Task directions: Keep to the lines between the one holding "front_catch();" and the one holding "obj.matrix_world = world", inclusive, and write them out exactly.

Extracted data:
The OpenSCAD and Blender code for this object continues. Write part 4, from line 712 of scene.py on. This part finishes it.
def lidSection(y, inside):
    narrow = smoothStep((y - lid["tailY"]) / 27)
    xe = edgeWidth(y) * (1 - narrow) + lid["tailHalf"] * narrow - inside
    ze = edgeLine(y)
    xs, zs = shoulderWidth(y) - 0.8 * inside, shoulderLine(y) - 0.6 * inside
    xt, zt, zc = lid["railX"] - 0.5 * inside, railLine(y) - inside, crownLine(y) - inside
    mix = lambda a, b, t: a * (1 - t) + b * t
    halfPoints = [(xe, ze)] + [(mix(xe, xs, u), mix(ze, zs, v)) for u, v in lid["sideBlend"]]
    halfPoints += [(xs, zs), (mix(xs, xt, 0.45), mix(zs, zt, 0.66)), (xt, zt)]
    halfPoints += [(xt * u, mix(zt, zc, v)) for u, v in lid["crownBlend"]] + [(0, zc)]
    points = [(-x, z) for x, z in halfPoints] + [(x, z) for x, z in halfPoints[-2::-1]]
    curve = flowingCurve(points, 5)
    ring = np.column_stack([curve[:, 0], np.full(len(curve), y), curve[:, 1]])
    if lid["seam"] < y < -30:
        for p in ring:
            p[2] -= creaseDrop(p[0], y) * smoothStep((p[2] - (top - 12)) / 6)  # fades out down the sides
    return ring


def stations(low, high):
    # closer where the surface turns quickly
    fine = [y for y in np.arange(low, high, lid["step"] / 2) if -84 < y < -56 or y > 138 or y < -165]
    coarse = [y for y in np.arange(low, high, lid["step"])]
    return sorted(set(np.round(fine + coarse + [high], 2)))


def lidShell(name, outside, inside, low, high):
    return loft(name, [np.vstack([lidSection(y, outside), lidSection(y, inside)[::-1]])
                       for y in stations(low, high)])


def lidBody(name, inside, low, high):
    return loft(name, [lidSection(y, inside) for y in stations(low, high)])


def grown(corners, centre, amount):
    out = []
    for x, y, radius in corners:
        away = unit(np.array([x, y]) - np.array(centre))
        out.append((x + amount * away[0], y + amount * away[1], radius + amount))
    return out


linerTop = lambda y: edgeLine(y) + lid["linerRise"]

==

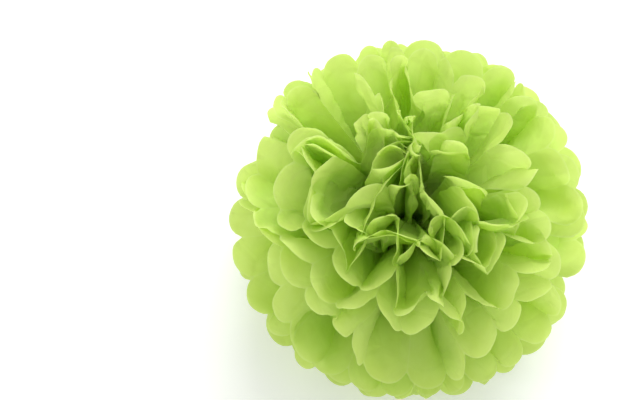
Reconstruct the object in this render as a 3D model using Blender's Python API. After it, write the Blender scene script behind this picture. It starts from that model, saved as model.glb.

* * *

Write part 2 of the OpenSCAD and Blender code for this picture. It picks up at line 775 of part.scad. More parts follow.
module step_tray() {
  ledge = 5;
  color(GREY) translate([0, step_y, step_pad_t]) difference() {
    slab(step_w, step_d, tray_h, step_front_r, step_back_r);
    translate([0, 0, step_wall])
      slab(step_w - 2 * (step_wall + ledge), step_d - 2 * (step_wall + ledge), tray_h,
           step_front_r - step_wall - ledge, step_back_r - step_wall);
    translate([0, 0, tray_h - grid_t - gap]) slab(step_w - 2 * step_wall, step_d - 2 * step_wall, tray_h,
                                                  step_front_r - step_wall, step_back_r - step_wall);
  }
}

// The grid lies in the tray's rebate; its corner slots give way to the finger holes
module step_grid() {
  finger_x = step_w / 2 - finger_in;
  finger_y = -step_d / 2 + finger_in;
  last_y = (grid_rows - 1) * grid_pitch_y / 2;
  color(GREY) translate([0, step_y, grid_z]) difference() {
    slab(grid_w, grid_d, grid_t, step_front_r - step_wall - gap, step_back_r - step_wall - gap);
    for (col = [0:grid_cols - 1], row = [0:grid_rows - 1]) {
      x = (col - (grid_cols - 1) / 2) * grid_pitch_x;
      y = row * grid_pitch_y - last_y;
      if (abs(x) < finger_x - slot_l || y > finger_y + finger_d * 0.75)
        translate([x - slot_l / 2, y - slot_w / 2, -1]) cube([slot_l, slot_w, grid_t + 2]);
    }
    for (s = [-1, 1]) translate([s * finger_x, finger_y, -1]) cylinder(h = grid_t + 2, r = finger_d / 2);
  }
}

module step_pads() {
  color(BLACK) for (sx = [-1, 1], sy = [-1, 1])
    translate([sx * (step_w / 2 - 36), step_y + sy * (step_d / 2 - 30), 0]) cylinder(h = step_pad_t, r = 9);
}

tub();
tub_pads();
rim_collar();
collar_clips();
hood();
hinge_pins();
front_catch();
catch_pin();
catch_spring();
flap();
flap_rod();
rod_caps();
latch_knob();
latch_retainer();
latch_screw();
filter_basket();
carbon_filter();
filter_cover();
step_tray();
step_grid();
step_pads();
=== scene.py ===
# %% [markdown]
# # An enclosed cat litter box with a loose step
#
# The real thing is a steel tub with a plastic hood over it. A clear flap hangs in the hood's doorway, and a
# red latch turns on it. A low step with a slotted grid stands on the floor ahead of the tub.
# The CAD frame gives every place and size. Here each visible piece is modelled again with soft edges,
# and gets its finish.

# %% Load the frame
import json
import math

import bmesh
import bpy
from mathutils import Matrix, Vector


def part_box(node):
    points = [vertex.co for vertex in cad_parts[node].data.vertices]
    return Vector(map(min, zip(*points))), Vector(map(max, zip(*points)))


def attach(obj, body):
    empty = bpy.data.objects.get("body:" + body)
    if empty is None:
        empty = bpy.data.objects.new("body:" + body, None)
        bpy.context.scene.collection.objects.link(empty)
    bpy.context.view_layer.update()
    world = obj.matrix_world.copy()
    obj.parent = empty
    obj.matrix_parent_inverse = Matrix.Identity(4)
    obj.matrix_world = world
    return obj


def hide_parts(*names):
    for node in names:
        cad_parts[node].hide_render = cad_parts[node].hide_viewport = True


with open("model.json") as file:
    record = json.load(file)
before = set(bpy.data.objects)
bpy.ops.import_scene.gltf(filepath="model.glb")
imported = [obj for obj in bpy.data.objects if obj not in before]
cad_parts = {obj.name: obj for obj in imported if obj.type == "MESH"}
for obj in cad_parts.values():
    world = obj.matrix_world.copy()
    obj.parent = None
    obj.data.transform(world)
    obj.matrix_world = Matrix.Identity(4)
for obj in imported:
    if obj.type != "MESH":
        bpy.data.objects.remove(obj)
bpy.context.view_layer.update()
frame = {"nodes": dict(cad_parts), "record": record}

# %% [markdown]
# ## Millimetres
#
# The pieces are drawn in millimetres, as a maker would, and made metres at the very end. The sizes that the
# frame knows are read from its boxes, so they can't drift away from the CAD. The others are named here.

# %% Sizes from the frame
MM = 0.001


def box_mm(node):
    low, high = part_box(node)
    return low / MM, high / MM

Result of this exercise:
front_catch();
catch_pin();
catch_spring();
flap();
flap_rod();
rod_caps();
latch_knob();
latch_retainer();
latch_screw();
filter_basket();
carbon_filter();
filter_cover();
step_tray();
step_grid();
step_pads();
=== scene.py ===
# %% [markdown]
# # An enclosed cat litter box with a loose step
#
# The real thing is a steel tub with a plastic hood over it. A clear flap hangs in the hood's doorway, and a
# red latch turns on it. A low step with a slotted grid stands on the floor ahead of the tub.
# The CAD frame gives every place and size. Here each visible piece is modelled again with soft edges,
# and gets its finish.

# %% Load the frame
import json
import math

import bmesh
import bpy
from mathutils import Matrix, Vector


def part_box(node):
    points = [vertex.co for vertex in cad_parts[node].data.vertices]
    return Vector(map(min, zip(*points))), Vector(map(max, zip(*points)))


def attach(obj, body):
    empty = bpy.data.objects.get("body:" + body)
    if empty is None:
        empty = bpy.data.objects.new("body:" + body, None)
        bpy.context.scene.collection.objects.link(empty)
    bpy.context.view_layer.update()
    world = obj.matrix_world.copy()
    obj.parent = empty
    obj.matrix_parent_inverse = Matrix.Identity(4)
    obj.matrix_world = world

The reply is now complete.